Kitapta Jean Valjean’ın olduğu bölümler su gibi ilerlese de yazarın konu aralarında Fransa’nın tarihinden bahsetmesi, Fransa’nın girmiş olduğu savaşları anlatması, Napolyon, devrim cumhuriyet gibi kavramlardan çokça bahsetmesi, kitapta bulunan her genç gurubun siyaset ve tarih konuşması kitabı okumayı zor kıldı. Hatta bir yerden sonra “yazar bu kitabı sadece Fransızlar okuyacak zannetmiş herhalde” demekten kendimi alamadım.
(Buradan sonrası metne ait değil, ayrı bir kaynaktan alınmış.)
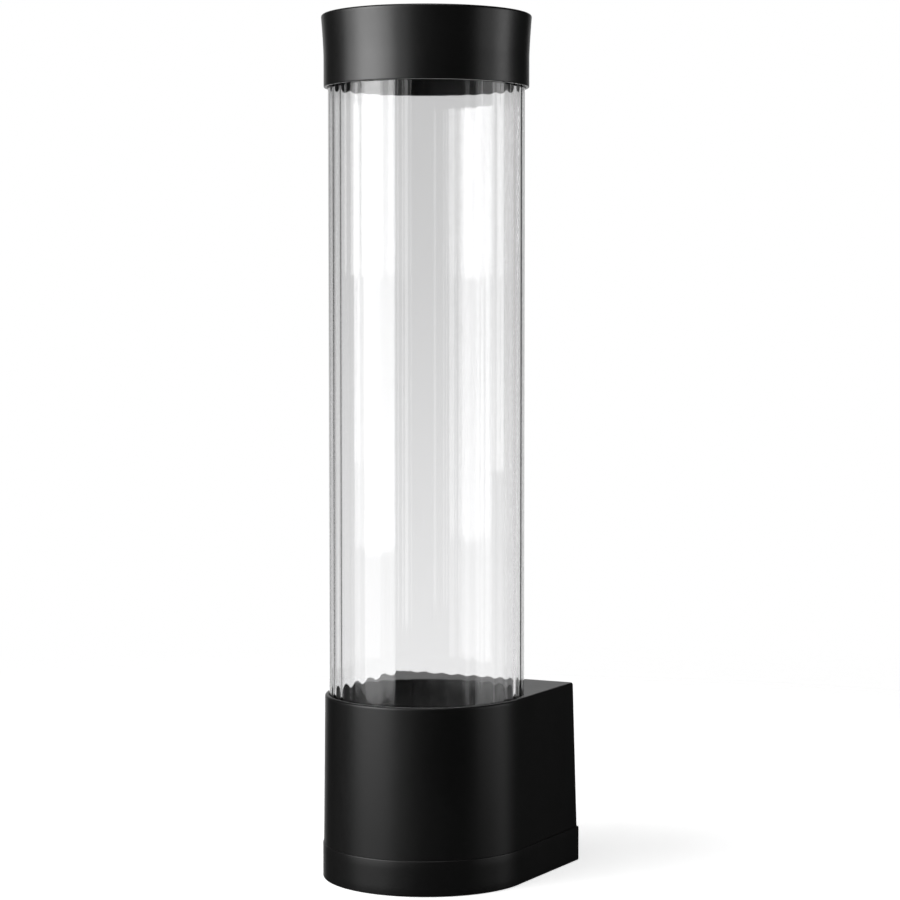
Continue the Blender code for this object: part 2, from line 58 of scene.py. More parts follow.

Sanki Fransız tarih kitabı yazılmışta arada bir Jean Valjean diye bir karakterin yaşadıkları anlatılmış gibiydi.

 

“Yaşlılık emsal teşkil eden dehâları etkileyemez; yaşlanmak dehânın yücelmesidir.”

 

Kalın kitaplarda en hoşuma giden şey kitabın başlarında okuyup unuttuğun bir olayın ilerleyen sayfalarda karşına çıkması. Okur kitapta bahsi geçen olayı unutsa da yazarın bunu unutmaması ve ilerleyen sayfalarda tamamlaması çok güzel ve çok keskin bir zekanın ürünü. Bu kitapta da ucu açık kalan tek bir olay bile yoktu. Kitapta din adamlarını eleştiren yazar Hz. İsa’nın adını anarak zenginleşen din adamlarını ve halkı kötü yöneten ve adaleti tam sağlayamayan yöneticileri de eleştirmiş. Kitabın son kısmı Marius adlı karakterin hayatını anlatmış. Ve bu karakterin Jean Valjean ile ne alakası olacak? Yazar bu karakterleri nasıl bir bütün kılacak? bunu kitabın ikinci cildinde göreceğiz. Sözlerimin şimdilik sonuna geliyorum. Sefillerin ikinci cildinde görüşmek üzere.